When my dad and his family arrived from Europe in 1940 or so, they came together for a dinner at a cousin's house in Larchmont, New York.  It was a big meal -- maybe a holiday (Thanksgiving, if you like) -- and one of the dishes on the table was corn on the cob.  This was exotic to the Fuchs family.  They'd never had it before.  When he and his older brother (probably 12 and 15 respectively) bit into the strange vegetable, they looked at each other, eyebrows raised at the amazing sweetness and flavor.  It was so good, my father told, that they began to laugh, and the two of them continued to laugh, eating ear after ear of delicious sweet corn as they went.  It was for this reason that my father always classified corn on the cob, for the remainder of his life, as either "Laughing Corn" (worthy of his stamp of approval) or not.
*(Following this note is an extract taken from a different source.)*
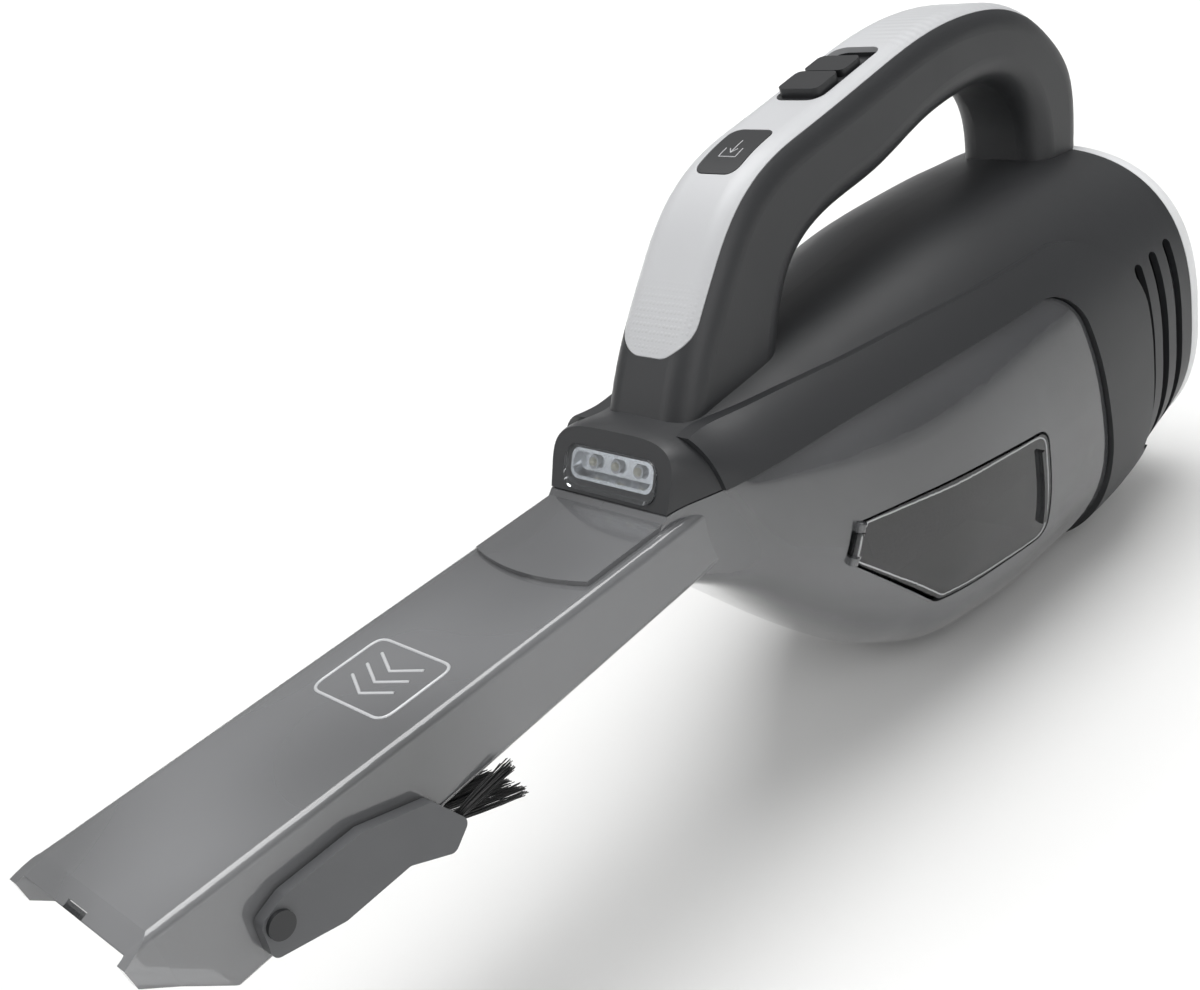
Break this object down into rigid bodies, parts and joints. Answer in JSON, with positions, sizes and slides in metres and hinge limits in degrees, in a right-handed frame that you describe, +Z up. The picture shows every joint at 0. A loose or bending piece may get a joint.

I don't know whether the Citizen Gardener course will ever fulfill its promise to connect me and my family with the members of our larger Austin community.  I will say this, however:  Getting out into my garden has connected me to my wife, to my children, and to the memories that keep my ancestors alive within me.  I am creating memories for my own children, just as my father did for his.    And in this way, the class has paid itself back already.  Tenfold.

The author, getting ready to build his first palette composter.